Repeat exactly the lines from the start through the line with "bottom flap, with", both ends included.

▶ _PROVIDED DATA_:
▬▬▬▬▬▬▬▬▬▬
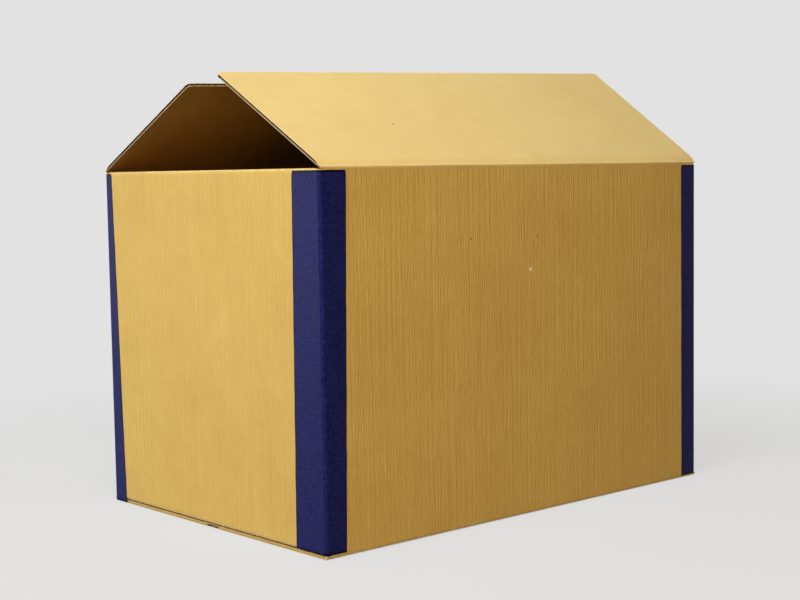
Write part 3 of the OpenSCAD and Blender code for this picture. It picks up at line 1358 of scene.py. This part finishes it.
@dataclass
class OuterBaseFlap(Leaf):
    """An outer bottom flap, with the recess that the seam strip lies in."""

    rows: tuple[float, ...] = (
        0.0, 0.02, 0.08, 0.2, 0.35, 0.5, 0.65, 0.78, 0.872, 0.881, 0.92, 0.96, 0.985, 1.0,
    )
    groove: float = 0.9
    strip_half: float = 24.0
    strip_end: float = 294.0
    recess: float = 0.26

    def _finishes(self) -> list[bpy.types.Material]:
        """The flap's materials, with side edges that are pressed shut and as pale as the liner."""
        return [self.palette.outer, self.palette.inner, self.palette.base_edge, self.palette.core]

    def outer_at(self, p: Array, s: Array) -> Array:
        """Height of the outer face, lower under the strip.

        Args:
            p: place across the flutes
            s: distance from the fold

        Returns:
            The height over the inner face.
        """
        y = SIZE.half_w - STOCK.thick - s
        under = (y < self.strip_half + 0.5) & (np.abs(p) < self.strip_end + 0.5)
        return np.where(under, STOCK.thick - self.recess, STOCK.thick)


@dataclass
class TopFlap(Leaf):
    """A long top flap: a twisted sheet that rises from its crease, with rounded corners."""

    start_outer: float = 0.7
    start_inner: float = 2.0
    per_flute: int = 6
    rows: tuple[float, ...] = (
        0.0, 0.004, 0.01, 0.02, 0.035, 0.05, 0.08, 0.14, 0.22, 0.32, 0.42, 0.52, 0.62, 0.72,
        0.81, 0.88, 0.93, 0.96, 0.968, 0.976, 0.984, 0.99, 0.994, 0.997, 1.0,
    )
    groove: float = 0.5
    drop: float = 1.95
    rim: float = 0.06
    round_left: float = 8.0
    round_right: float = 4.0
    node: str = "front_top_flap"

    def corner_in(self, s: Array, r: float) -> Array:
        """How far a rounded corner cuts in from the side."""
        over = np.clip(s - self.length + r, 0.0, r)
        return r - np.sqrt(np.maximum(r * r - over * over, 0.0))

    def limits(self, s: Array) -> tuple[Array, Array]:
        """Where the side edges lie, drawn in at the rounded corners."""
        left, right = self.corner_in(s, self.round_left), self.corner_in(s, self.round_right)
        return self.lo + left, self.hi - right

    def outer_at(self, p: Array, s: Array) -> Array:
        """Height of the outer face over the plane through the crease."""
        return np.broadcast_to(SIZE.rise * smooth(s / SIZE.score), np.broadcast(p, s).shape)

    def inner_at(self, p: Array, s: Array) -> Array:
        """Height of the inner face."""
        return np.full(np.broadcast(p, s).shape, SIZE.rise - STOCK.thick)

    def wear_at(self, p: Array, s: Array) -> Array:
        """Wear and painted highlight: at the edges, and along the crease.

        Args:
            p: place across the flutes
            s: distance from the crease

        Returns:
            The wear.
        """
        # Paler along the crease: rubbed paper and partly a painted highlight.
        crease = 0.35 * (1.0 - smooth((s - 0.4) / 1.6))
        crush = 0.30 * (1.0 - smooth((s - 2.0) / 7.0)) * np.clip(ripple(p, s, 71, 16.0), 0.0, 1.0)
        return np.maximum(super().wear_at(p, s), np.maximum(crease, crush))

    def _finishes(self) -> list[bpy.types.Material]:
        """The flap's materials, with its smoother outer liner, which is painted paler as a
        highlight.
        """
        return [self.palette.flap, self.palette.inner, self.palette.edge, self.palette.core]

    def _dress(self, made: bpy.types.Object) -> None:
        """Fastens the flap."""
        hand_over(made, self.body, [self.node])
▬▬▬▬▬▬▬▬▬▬
▶ _OUTPUT_:
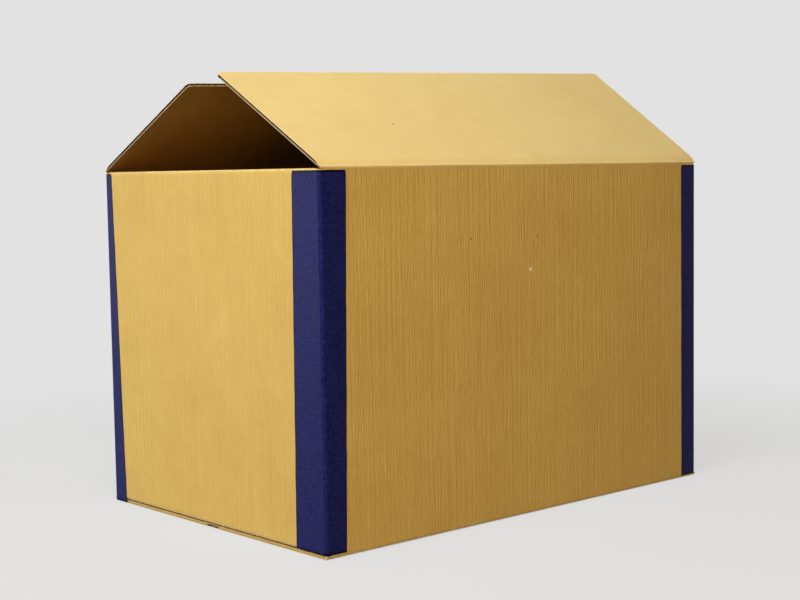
Write part 3 of the OpenSCAD and Blender code for this picture. It picks up at line 1358 of scene.py. This part finishes it.
@dataclass
class OuterBaseFlap(Leaf):
    """An outer bottom flap, with the recess that the seam strip lies in."""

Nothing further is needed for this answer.